La persona que deja que Dios sea su Señor y se rinde a Él, está espontáneamente atraído a un proceso de aprendizaje mayor y se convierte en una persona distinta. Martín Lutero una vez dijo: “No le ordenas a una roca que está al sol que sea caliente. Será caliente por sí misma”. Cuando decimos: “Padre, no hay ninguna área de mi vida sobre la cual no esté dispuesto a que me hables, no hay ninguna área que esconderé de Ti: mi vida sexual, mi vida de negocios, mi vida social, mi vida del colegio, mi tiempo de recreo, mis períodos de vacaciones”, eso es decir: “Santificado sea Tu nombre”. Cuando oramos de esa forma, descubrimos que Dios entrará en los oscuros armarios de nuestra vida, donde el olor es a veces demasiado fuerte para que ni nosotros mismos lo podamos soportar, y los limpia, los pone en orden y los hace adecuados para Su vivienda. “Pero si andamos en luz”, Juan dice (y eso no es estar libre de pecado, sino significa que es donde Dios lo ve todo): “Pero si andamos en luz, como él está en luz, tenemos comunión unos con otros y la sangre de Jesucristo, su Hijo, nos limpia de todo pecado” (1 Juan 1:7).

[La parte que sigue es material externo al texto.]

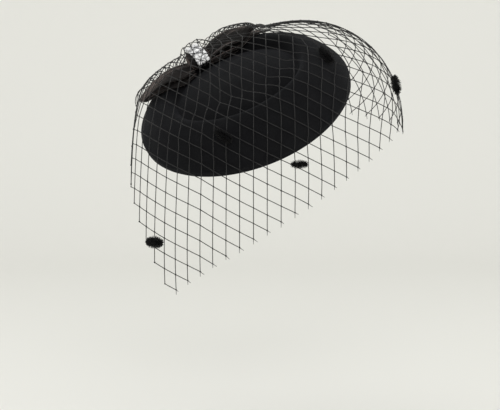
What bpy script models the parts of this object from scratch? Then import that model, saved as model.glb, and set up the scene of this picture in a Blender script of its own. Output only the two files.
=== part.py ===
"""Black felt pillbox hat with a velvet bow, a rhinestone wrap and a net veil.

Metres, +Z up. The hat keeps the tilt that it is worn with: the wearer's face looks along -Y and
the wearer's left is +X. The origin is the centre of the hat's rim opening.
"""
import math

import bmesh
import bpy
import numpy as np
from mathutils import Matrix, Vector

# The hat
RIM_RADIUS = 0.080
FELT = 0.0022
CREST_RADIUS = 0.0555
CREST_HEIGHT = 0.0275
DOME_HEIGHT = 0.0320
LEAN = 0.20                        # the ridge is this share higher on its high side
LEAN_AZIMUTH = math.radians(-74)
TILT = math.radians(38.4)          # how far the hat leans over
TILT_AZIMUTH = math.radians(-142.8)
GAP = 0.0004                       # clearance between pieces that touch
LOOSE_GAP = 1.5 * GAP              # the same for the ribbon's slanting ends and layers

# The bow, whose length runs along the hat's own X
BOW_CENTRE = (-0.075 * RIM_RADIUS, 0.58125 * RIM_RADIUS)
RIBBON = 0.0016
LOOP_WIDTH = 0.0235
LOOP_OPEN = 0.0075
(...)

Padre, enséñame a decir estas palabras, “santificado sea Tu nombre”, con un corazón de entrega y fe, sabiendo que Tú eres el Único que me puede hacer santo.
Aplicación a la vida
¿Cuál es nuestra actitud hacia el nombre santificado de nuestro Padre? ¿Utilizamos Su nombre con frivolidad superficial? ¿O evadiendo las implicaciones de ser los que llevamos Su nombre? ¿Experimentamos la oración como un encuentro personal y formidable con nuestro imponente santo Padre?